It all started with a walk through a cemetery for Tommy Howell.
“It’s weird how cemeteries affect your imagination, your heart and your mind,” Howell, 55, tells PEOPLE during a recent interview. “Your soul wanders.”
The actor turned singer/songwriter once known as C. Thomas Howell traveled to Macon, Georgia this past March and ended up on the grounds of the Rose Hill Cemetery. The cemetery, which is situated on the banks of the Ocmulgee River, lovingly holds the remains of Duane Allman and Gregg Allman of the iconic Allman Brothers Band, amongst many famous others.
“I remember arriving there really wide open, sort of spiritually and creatively,” explains Howell, who is best known for his role as Ponyboy Curtis in the 1983 movie The Outsiders. “I was meditating on how fragile life really is and how it goes by in a blink of an eye.”
And it’s these exact words that serve now amongst the lyrics of Howell’s debut single “Rose Hill,” whose lyric video premieres exclusively on PEOPLE.
“[Rose Hill Cemetary] is such a beautiful place,” Howell tells PEOPLE. “As I was standing there, I couldn’t help but think how it wouldn’t be bad to just lay down right there, jam with the Allmans and listen to the trains go by down by the river. That’s how this song was born.”
Indeed, after his fateful trip, Howell returned home to Nashville, and “submerged” himself over the span of a week in the history lessons left behind within the music of artists such as The Allman Brothers Band and Otis Redding. All in all, Howell says the writing of “Rose Hill” took a total of just 48 hours.
“The words all came together easily because it was all true and written out there before me,” he explains of the song produced by Roger Miller’s son Dean Miller. “We wanted a sense of heavenly quality sonically, and that’s what I think we created.”
Certainly, Howell knows that many fans still know him purely for his work in movies such as AND and Red Dawn. In fact, he is the first to admit that his musical aspirations only began over the pandemic lockdowns, in which Howell says he was “determined to turn a bad thing into a good thing.”

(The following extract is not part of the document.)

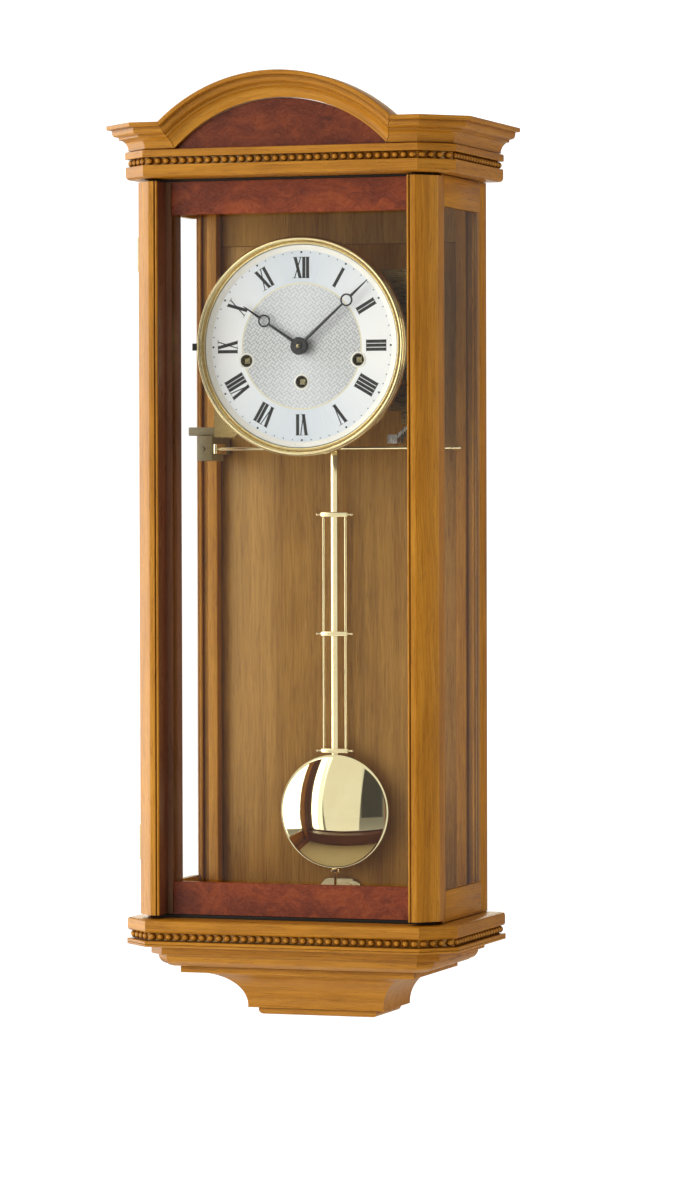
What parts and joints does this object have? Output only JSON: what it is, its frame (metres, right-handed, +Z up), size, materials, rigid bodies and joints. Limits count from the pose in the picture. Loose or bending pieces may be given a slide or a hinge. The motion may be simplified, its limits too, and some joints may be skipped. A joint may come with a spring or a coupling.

“I rode out much of the pandemic with my son Dashiell and a couple of guitars,” says Howell, the son himself of a professional cowboy. “I just couldn’t put [my guitar] down. I think we spent 16 months straight playing music.”
The Americana artist with the Southern Rock edge also began to write the words to go with the music, finding the transition between acting and songwriting somewhat seamless.
“I completely understood the storytelling of songwriting,” he says. “What I didn’t know was musically how to structure a song. I needed to be taught what a chorus was and what a bridge was and why they were used and when they were used.”
“There are no rules in songwriting,” Howell continues. “There’s not really a school you can go to. And who’s to say if a song is good. So many people think their music is good and frankly, sometimes it’s not.”
Howell currently finds himself juggling an onslaught of good fortune at the moment, as he continues to nurture his thriving music career with ongoing acting ventures such as the upcoming Netflix series obliteratedwhile also playing live shows throughout Nashville and beyond.
“I wrote a song called ‘Eighty-Eight,’ which is basically about the differences between 1988 and now,” remarks Howell, who is currently working on a new EP set for release in January 2023. “It opens up with how I remember how things used to be back in 1988 when tearing walls down was the thing. Now we build them up with hate.”
He draws in a deep breath and then continues.
“Look, I’m not 24 years old trying to sell records,” he concludes. “I’m 55 years old just trying to share part of my life through my music. That’s a totally different thing.”